In a statement, Acton campaign manager Philip Stein alluded to Ramaswamy’s tone toward teachers unions — he has called for merit-based teacher pay — and to his work with the Trump administration’s Department of Government Efficiency, which has targeted federal unions.
“Amy understands how critical organized labor is to ensuring working families in Ohio can afford to live their lives with a little breathing room,” Stein said, “and while Vivek Ramswamy flies around Ohio in a private jet and regularly attacks labor with calls for the elimination of teachers’ unions and federal unions, Amy will always fight for labor and all Ohio workers.”
But Republicans and Democrats alike found the early labor endorsements in the governor’s race most notable because those groups decided not to wait for Ryan to decide on his plans.
Ryan, in an interview, acknowledged that the endorsements also surprised him. He said he has been in touch with union leaders and believes he would have robust labor support if he runs for governor.
“I think if I would get in the race, there may be some significant blowback in some of these unions, because I, for 20 years, have been in every foxhole that those unions have been in and been in there fighting with them,” Ryan said. “So I don’t know why you wouldn’t even want to hear if I get in the race or not, unless something else is going on that we don’t know about.”
In the Senate race between Husted and Brown, Wondolowski’s group has yet to endorse. Wondolowski said he has never had a close relationship with Brown, who lost a re-election bid to Republican Bernie Moreno last year.

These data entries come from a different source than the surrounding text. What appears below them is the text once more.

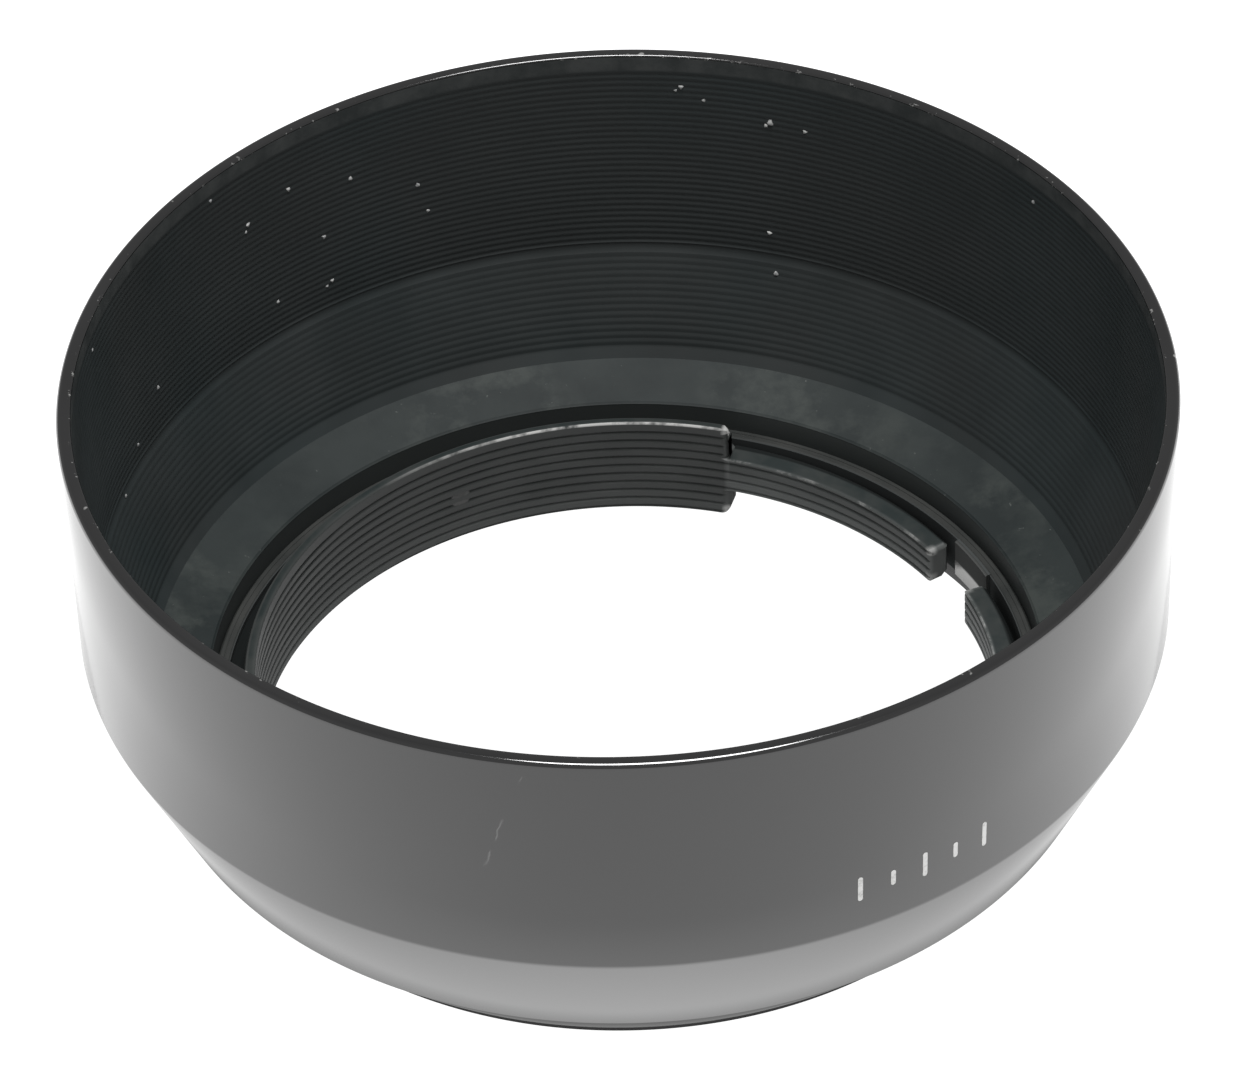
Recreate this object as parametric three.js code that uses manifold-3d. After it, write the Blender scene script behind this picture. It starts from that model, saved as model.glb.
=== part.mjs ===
// Metal lens hood: a turned barrel, a rear mount ring pressed into it, and a split clamp ring whose two
// spring arms grip the front of a lens. Millimetres. +Z points out of the front opening, and the rear face
// of the mount ring lies on Z = 0, centred on the origin.
import * as THREE from 'three';
import { mergeVertices } from 'three/addons/utils/BufferGeometryUtils.js';
import Module from 'manifold-3d';

const wasm = await Module();
wasm.setup();

// Barrel, outside
const HOOD_HEIGHT = 31.9;
const RIM_RADIUS = 37.8;
const STEP_RADIUS = 37.24; // where the cylindrical front ends and the rear cone begins
const STEP_HEIGHT = 13.7;
const TAIL_CORNER = { radius: 32.9, height: 4.57 }; // where the rear cone turns in under the barrel
const TAIL_RADIUS = 29.3;
const RIM_OUTER_ROUNDING = 0.4;
const RIM_INNER_ROUNDING = 0.15;

// Barrel, inside: two bands that carry anti-reflection grooves, then a plain band and a shelf
const RIM_BORE_RADIUS = 36.8;
const BAND_BREAK = { radius: 35.8, height: 16.07 };
const PLAIN_BAND = { radius: 32.96, height: 8.66 };
const SHELF_OUTER = { radius: 32.5, height: 8.03 };
const SHELF_INNER = { radius: 28.7, height: 7.05 };

// Mount ring
const SEAT_CLEARANCE = 0.1; // between the mount ring and the barrel around it
const MOUNT_RADIUS = SHELF_INNER.radius - SEAT_CLEARANCE;
const MOUNT_BORE_RADIUS = 27.7;
const MOUNT_HEIGHT = 5.4;
const MOUNT_BEVEL = { radius: 28.6, height: 2.35 }; // lead-in at the rear of its bore
const LAND_RADIUS = 27.4; // raised land in the bore, between the tips of the spring arms
const LAND_ANGLES = [22.7, 31.7];
const FLANGE_RADIUS = 28.8;
const FLANGE_THICKNESS = 0.55;
const FLANGE_CHAMFER = 0.15;

// Clamp ring: a C with grip grooves of thread pitch around the lens
const GRIP_RADIUS = 25.5;
const GROOVE_DEPTH = 0.42;
const GROOVE_PITCH = 0.75;
const GROOVE_COUNT = 10;
const CLAMP_HEIGHT = 7.8;
const CLAMP_BODY_RADIUS = 27.6; // thick lower part, against the mount ring
const CLAMP_BODY_HEIGHT = 4.9;
const CLAMP_LIP_RADIUS = 26.3; // thin upper part
const CLAMP_LIP_SLOPE = 0.6;
const CLAMP_EDGE = 0.25;

// The window in the clamp ring, its two spring arms and the gap between their tips, in degrees from +X
const WINDOW_CENTRE = 26.3;
const WINDOW_HALF_ANGLE = 46;
const LEFT_TIP_ANGLE = 32.4;
const RIGHT_TIP_ANGLE = 22;
const ROOT_GAP_ANGLE = 0.65;
const ARM_BOTTOM = 2.2;
const ARM_TOP = 5.1;
const ARM_ROOT_RADIUS = 27.5;
const ARM_TIP_RADIUS = 27.1;

// Rivets that hold the clamp ring in the mount ring, a quarter turn apart
const RIVET_RADIUS = 0.85;
const RIVET_HOLE_RADIUS = 0.95;
const RIVET_HEIGHT = 3.56;
const RIVET_INNER_END = GRIP_RADIUS + 0.1;
const RIVET_OUTER_END = MOUNT_RADIUS - 0.1;
const RIVET_ANGLES = [90, 180, 270].map((turn) => WINDOW_CENTRE + turn);

const TURNED_SEGMENTS = 96;
const ROUND_SEGMENTS = 24;

const radians = THREE.MathUtils.degToRad;

function toSolid(geometry) {
  const bare = geometry.clone();
  bare.deleteAttribute('normal');
  bare.deleteAttribute('uv');
  const welded = mergeVertices(bare);
  return new wasm.Manifold(new wasm.Mesh({
    numProp: 3,
    vertProperties: new Float32Array(welded.attributes.position.array),
    triVerts: new Uint32Array(welded.index.array),
  }));
}

function toGeometry(solid) {
  const { vertProperties, triVerts } = solid.getMesh();
  const geometry = new THREE.BufferGeometry();
  geometry.setAttribute('position', new THREE.BufferAttribute(new Float32Array(vertProperties), 3));
  geometry.setIndex(new THREE.BufferAttribute(new Uint32Array(triVerts), 1));
  geometry.computeVertexNormals();
  return geometry;
}

// Points of a profile arc in the radius-height plane; angles in degrees, 0 outwards and 90 upwards
function profileArc(radius, height, rounding, from, to, steps = 3) {
  return Array.from({ length: steps + 1 }, (_, i) => {
    const angle = radians(from + ((to - from) * i) / steps);
    return [radius + rounding * Math.cos(angle), height + rounding * Math.sin(angle)];
  });
}

// A closed radius-height profile, counterclockwise, turned about Z
function turned(profile) {
  const points = [...profile, profile[0]].map(([radius, height]) => new THREE.Vector2(radius, height));
  return new THREE.LatheGeometry(points, TURNED_SEGMENTS).rotateX(Math.PI / 2);
}

// A flat outline of [radius, angle in degrees] points, raised from one height to another
function raisedOutline(outline, bottom, top) {
  const points = outline.map(([radius, angle]) => {
    return new THREE.Vector2(radius * Math.cos(radians(angle)), radius * Math.sin(radians(angle)));
  });
  const options = { depth: top - bottom, bevelEnabled: false };
  return new THREE.ExtrudeGeometry(new THREE.Shape(points), options).translate(0, 0, bottom);
}

// A round bar along a radius of the ring at rivet height
function radialBar(radius, innerEnd, outerEnd, angle) {
  const bar = new THREE.CylinderGeometry(radius, radius, outerEnd - innerEnd, ROUND_SEGMENTS);
  bar.rotateZ(-Math.PI / 2);
  bar.translate((innerEnd + outerEnd) / 2, 0, RIVET_HEIGHT);
  return bar.rotateZ(radians(angle));
}

const rivetHoles = RIVET_ANGLES.map((angle) => {
  return toSolid(radialBar(RIVET_HOLE_RADIUS, GRIP_RADIUS - 1, FLANGE_RADIUS + 1, angle));
});

function withRivetHoles(solid) {
  return rivetHoles.reduce((rest, hole) => rest.subtract(hole), solid);
}

function hoodShell() {
  const tailHeight = FLANGE_THICKNESS + SEAT_CLEARANCE;
  const outerEdge = RIM_OUTER_ROUNDING;
  const innerEdge = RIM_INNER_ROUNDING;
  return turned([
    [TAIL_RADIUS, tailHeight],
    [TAIL_CORNER.radius, TAIL_CORNER.height],
    [STEP_RADIUS, STEP_HEIGHT],
    ...profileArc(RIM_RADIUS - outerEdge, HOOD_HEIGHT - outerEdge, outerEdge, 0, 90),
    ...profileArc(RIM_BORE_RADIUS + innerEdge, HOOD_HEIGHT - innerEdge, innerEdge, 90, 180),
    [BAND_BREAK.radius, BAND_BREAK.height],
    [PLAIN_BAND.radius, PLAIN_BAND.height],
    [SHELF_OUTER.radius, SHELF_OUTER.height],
    [SHELF_INNER.radius, SHELF_INNER.height],
    [SHELF_INNER.radius, tailHeight],
  ]);
}

function mountRing() {
  const ring = turned([
    [MOUNT_BORE_RADIUS, MOUNT_BEVEL.height],
    [MOUNT_BEVEL.radius, 0],
    [FLANGE_RADIUS - FLANGE_CHAMFER, 0],
    [FLANGE_RADIUS, FLANGE_CHAMFER],
    [FLANGE_RADIUS, FLANGE_THICKNESS],
    [MOUNT_RADIUS, FLANGE_THICKNESS],
    [MOUNT_RADIUS, MOUNT_HEIGHT],
    [MOUNT_BORE_RADIUS, MOUNT_HEIGHT],
  ]);
  const [start, end] = LAND_ANGLES;
  const middle = (start + end) / 2;
  const land = raisedOutline([
    [LAND_RADIUS, start],
    [MOUNT_BORE_RADIUS + 0.3, start],
    [MOUNT_BORE_RADIUS + 0.3, middle],
    [MOUNT_BORE_RADIUS + 0.3, end],
    [LAND_RADIUS, end],
    [LAND_RADIUS, middle],
  ], MOUNT_BEVEL.height, MOUNT_HEIGHT);
  return toGeometry(withRivetHoles(toSolid(ring).add(toSolid(land))));
}

// The whole ring that the clamp ring and its arms are cut from, with its grip grooves
function groovedRing() {
  const firstGroove = (CLAMP_HEIGHT - GROOVE_COUNT * GROOVE_PITCH) / 2;
  const grip = [];
  for (let i = GROOVE_COUNT; i > 0; i -= 1) {
    const top = firstGroove + i * GROOVE_PITCH;
    grip.push([GRIP_RADIUS, top]);
    grip.push([GRIP_RADIUS + GROOVE_DEPTH, top - GROOVE_PITCH / 2]);
  }
  return turned([
    [CLAMP_BODY_RADIUS - CLAMP_EDGE, 0],
    [CLAMP_BODY_RADIUS, CLAMP_EDGE],
    [CLAMP_BODY_RADIUS, CLAMP_BODY_HEIGHT],
    [CLAMP_LIP_RADIUS, CLAMP_BODY_HEIGHT + CLAMP_LIP_SLOPE],
    [CLAMP_LIP_RADIUS, CLAMP_HEIGHT - CLAMP_EDGE],
    [CLAMP_LIP_RADIUS - CLAMP_EDGE, CLAMP_HEIGHT],
    [GRIP_RADIUS + CLAMP_EDGE, CLAMP_HEIGHT],
    ...grip,
    [GRIP_RADIUS, firstGroove],
    [GRIP_RADIUS + firstGroove, 0],
  ]);
}

const groovedSolid = toSolid(groovedRing());

function clampRing() {
  const reach = 2 * CLAMP_BODY_RADIUS;
  const window = raisedOutline([
    [0, 0],
    [reach, WINDOW_CENTRE - WINDOW_HALF_ANGLE],
    [reach, WINDOW_CENTRE + WINDOW_HALF_ANGLE],
  ], -1, CLAMP_HEIGHT + 1);
  return toGeometry(withRivetHoles(groovedSolid.subtract(toSolid(window))));
}

// One spring arm. side is 1 for the arm rooted at the window's far end and -1 for the near end.
// Its back is relieved towards the tip, which leaves it room to spring outwards.
function clampArm(side, tip) {
  const root = WINDOW_CENTRE + side * (WINDOW_HALF_ANGLE - ROOT_GAP_ANGLE);
  const steps = 12;
  const back = Array.from({ length: steps + 1 }, (_, i) => {
    const along = i / steps;
    const radius = THREE.MathUtils.lerp(ARM_TIP_RADIUS, ARM_ROOT_RADIUS, along);
    return [radius, THREE.MathUtils.lerp(tip, root, along)];
  });
  const front = [
    [GRIP_RADIUS - 2, root],
    [GRIP_RADIUS - 2, tip],
  ];
  return toGeometry(groovedSolid.intersect(toSolid(raisedOutline([...back, ...front], ARM_BOTTOM, ARM_TOP))));
}

const glossBlack = new THREE.MeshStandardMaterial({ color: 0x1b1c1d, roughness: 0.18, metalness: 0.1 });
const matteBlack = new THREE.MeshStandardMaterial({ color: 0x26292a, roughness: 0.6, metalness: 0.1 });
const satinBlack = new THREE.MeshStandardMaterial({ color: 0x2e3030, roughness: 0.4, metalness: 0.4 });
const darkMetal = new THREE.MeshStandardMaterial({ color: 0x3a3a3a, roughness: 0.45, metalness: 0.6 });

const hood = new THREE.Group();

function addPart(name, geometry, material) {
  const mesh = new THREE.Mesh(geometry, material.clone());
  mesh.name = name;
  hood.add(mesh);
}

addPart('hood_shell', hoodShell(), glossBlack);
addPart('mount_ring', mountRing(), matteBlack);
addPart('clamp_ring', clampRing(), satinBlack);
addPart('clamp_arm_left', clampArm(1, LEFT_TIP_ANGLE), satinBlack);
addPart('clamp_arm_right', clampArm(-1, RIGHT_TIP_ANGLE), satinBlack);
RIVET_ANGLES.forEach((angle, i) => {
  const rivet = radialBar(RIVET_RADIUS, RIVET_INNER_END, RIVET_OUTER_END, angle);
  addPart(`clamp_rivet_${i + 1}`, rivet, darkMetal);
});

export default hood;
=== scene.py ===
import math

import bpy
import numpy as np
from mathutils import Matrix, Vector


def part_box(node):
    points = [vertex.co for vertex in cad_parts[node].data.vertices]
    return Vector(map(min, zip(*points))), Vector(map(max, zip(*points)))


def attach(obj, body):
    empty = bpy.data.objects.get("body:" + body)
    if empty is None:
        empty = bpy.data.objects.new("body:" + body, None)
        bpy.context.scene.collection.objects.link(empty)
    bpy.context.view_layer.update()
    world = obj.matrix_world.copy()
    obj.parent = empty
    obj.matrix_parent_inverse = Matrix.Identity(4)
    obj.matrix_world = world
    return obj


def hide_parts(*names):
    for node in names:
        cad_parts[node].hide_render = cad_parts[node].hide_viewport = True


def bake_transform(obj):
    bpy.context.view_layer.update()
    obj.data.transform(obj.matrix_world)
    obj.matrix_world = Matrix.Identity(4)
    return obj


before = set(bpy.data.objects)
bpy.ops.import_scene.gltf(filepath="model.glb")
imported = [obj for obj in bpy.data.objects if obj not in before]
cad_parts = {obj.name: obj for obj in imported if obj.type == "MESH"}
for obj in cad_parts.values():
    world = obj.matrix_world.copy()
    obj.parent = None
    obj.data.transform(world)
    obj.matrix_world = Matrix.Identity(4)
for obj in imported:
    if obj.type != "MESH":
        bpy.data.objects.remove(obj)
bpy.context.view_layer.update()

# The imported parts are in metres. The sizes below are in millimetres, and the angles in degrees from +X
# towards +Y. Meshes are turned into metres when they are made.
MM = 0.001


def high(node):
    """Highest point of a CAD node, in millimetres."""
    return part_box(node)[1].z / MM


def low(node):
    """Lowest point of a CAD node, in millimetres."""
    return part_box(node)[0].z / MM


def wide(node):
    """Largest radius of a CAD node that goes all the way round, in millimetres."""
    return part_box(node)[1].y / MM


# Barrel
RIM_TOP = high("hood_shell")
RIM_RADIUS = wide("hood_shell")
TAIL_BOTTOM = low("hood_shell")
TAIL_RADIUS = 29.3
TAIL_CORNER = (32.9, 4.57)
STEP_RADIUS = 37.24
STEP_HEIGHT = 13.7
STEP_EDGE = 0.12
TAIL_EDGE = 0.1
TAIL_CORNER_EDGES = (0.06, 0.04)  # how far the corner's bevel reaches below and above it
RIM_OUTER_ROUNDING = 0.4
RIM_INNER_ROUNDING = 0.15
RIM_BORE_RADIUS = 36.8
PLAIN_BAND_BOTTOM = 30.6  # the first anti-reflection groove starts below the plain band under the rim
BAND_BREAK = (35.8, 16.07)
BREAK_GROOVE = 0.07  # depth of the groove between the two grooved bands
SLOPE_START = (35.56, 15.26)
SLOPE_END = (32.96, 8.66)
SHELF_OUTER = (32.5, 8.03)
SHELF_INNER = (28.7, 7.05)
UPPER_GROOVES = 30
UPPER_CUT = 0.05
LOWER_GROOVES = 14
LOWER_CUT = 0.035
GROOVE_SHAPE = ((0.0, 0.0), (0.35, 0.0), (0.6, 1.0), (0.75, 1.0))  # shares of a groove's pitch and depth

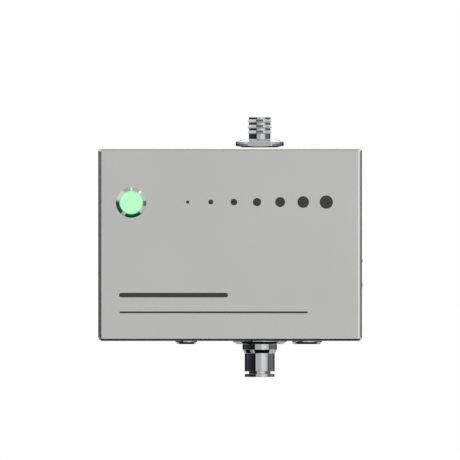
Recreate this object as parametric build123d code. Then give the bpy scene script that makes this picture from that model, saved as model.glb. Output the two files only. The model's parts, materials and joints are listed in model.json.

But Brown has been reaching out more lately.
“Sherrod called me twice last week, and we talked both times,” said Wondolowski, who then made a point of refusing to render any judgment — good or bad — of Brown.
“I’ll keep my personal opinions on Sherrod Brown to myself,” he said.
The frosty vibes foreshadow trouble for Brown, said Triantafilou, the state GOP chair.
“If I’m Sherrod Brown, and I see that part of my coalition go away, I’m not sure there are enough suburban, educated women to make up for that,” Triantafilou added. “I just don’t see it.”